О, как меня злила эта уклончивая манера, в которой Крис рассказывал о Кэрри! Он защищает нашу мамочку даже сейчас, после всего, что она сделала! Должно быть все это отразилось на моем лице, потому что доктор обратился ко мне, словно бы понимая, что от меня он услышит больше.
— Послушайте, вы пришли ко мне за помощью, и я жажду сделать все, что в моих силах, но ведь вы не даете мне возможности помочь, я не знаю всех фактов. Если у Кэрри что-то болит внутри, я ведь не могу залезть ей внутрь и посмотреть, где болит, она должна мне об этом сказать, или это должны сделать вы. Чтобы работать, мне нужна информация, максимально полная информация. Я уже знаю, что Кэрри чрезвычайно плохо питалась, истощена и недоразвита для своего возраста. Я вижу, что у вас у всех расширены зрачки, и все вы бледны, тощи и слабы. И я не понимаю, почему вы стеснены в деньгах, ведь на вас, кажется, очень дорогие часы, и одежда на вас подобрана со вкусом и тоже довольно дорогая, хотя почему она так плохо сидит, это выше моего разумения. И вот вы сидите здесь со своими золотыми часами с бриллиантами, в дорогой одежде и дрянных резиновых тапках, и выдаете мне какую-то полуправду!
Его голос становился все громче, все сильнее.
— У вашей младшей сестры опасная стадия анемии, кроме того, анемия делает ее подверженной мириаду различных инфекций. У нее опасно низкое давление. И еще присутствует какой-то неуловимый фактор, который я никак не могу нащупать. Поэтому завтра Кэрри будет отправлена в больницу, вне зависимости оттого, позвоните ли вы родителям, сможете ли вы заложить часы в уплату за ее жизнь. Далее… если мы отправим ее в больницу сегодня вечером, анализы можно будет начать прямо завтра с утра.
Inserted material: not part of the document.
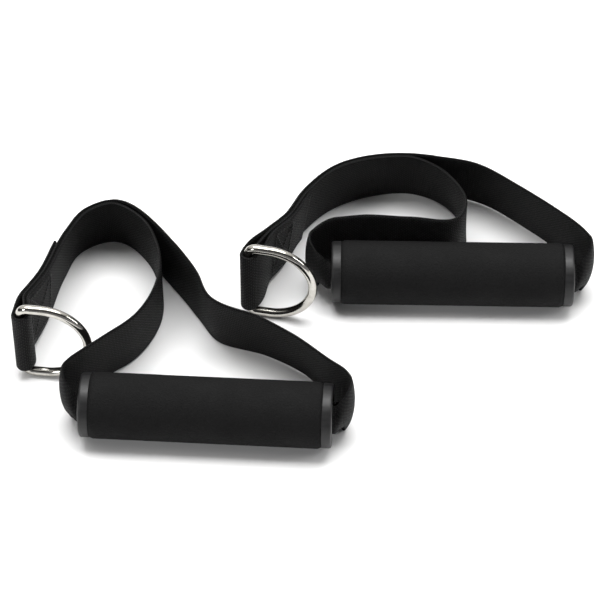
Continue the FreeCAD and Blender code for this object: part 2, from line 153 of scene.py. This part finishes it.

— Делайте все, что сочтете нужным, — уныло сказал Крис.
— Подождите! — закричала я, вскочив с дивана, и резко шагнула к столу. — Брат не все вам рассказал!
Через плечо я бросила безжалостный взгляд на Криса, он испепеляюще смотрел на меня, желая запретить говорить всю правду. Я с горечью подумала: «Не волнуйся, я постараюсь оберечь нашу драгоценную мамочку, насколько смогу!». Наверное, Крис понял, потому что на его глазах показались слезу. Сколько зла сделала ему эта женщина, сколько вреда принесла она всем нам, и он все равно плачет о ней! Его слезы вызвали слезы и в моем сердце, но не по ней, а по нем, который так ее любит, и по мне — я так люблю его, я оплакивала все, что нам пришлось вынести и выстрадать…
Он кивнул, словно говоря: «Ладно, продолжай», и я начала рассказывать историю, которая доктору должна была показаться совершенно неправдоподобной. Сначала мне казалось, что он думает, будто я лгу, или по крайней мере преувеличиваю. Но почему же тогда газеты каждый день печатают ужасные истории о том, что заботливые и любящие родители делают со своими детьми?
— …И вот, когда папа погиб в автокатастрофе, мама пришла и сказала, что она кругом в долгах и не может заработать на жизнь нам пятерым. И она стала писать письма своим родителям в Виргинию. Сначала они не отвечали, но в один прекрасный день пришло письмо. Она рассказала, что ее родители в Виргинии живут в прекрасном богатом доме, что они весьма состоятельные люди, но поскольку она вышла замуж за своего двоюродного дядю, ее лишили наследства. И теперь мы должны потерять все, чем владели. Поэтому нам нужно оставить велосипеды в гараже — она даже не дала нам времени попрощаться с друзьями! — и в тот же вечер мы сели на поезд, направлявшийся к Голубым Кряжистым Горам.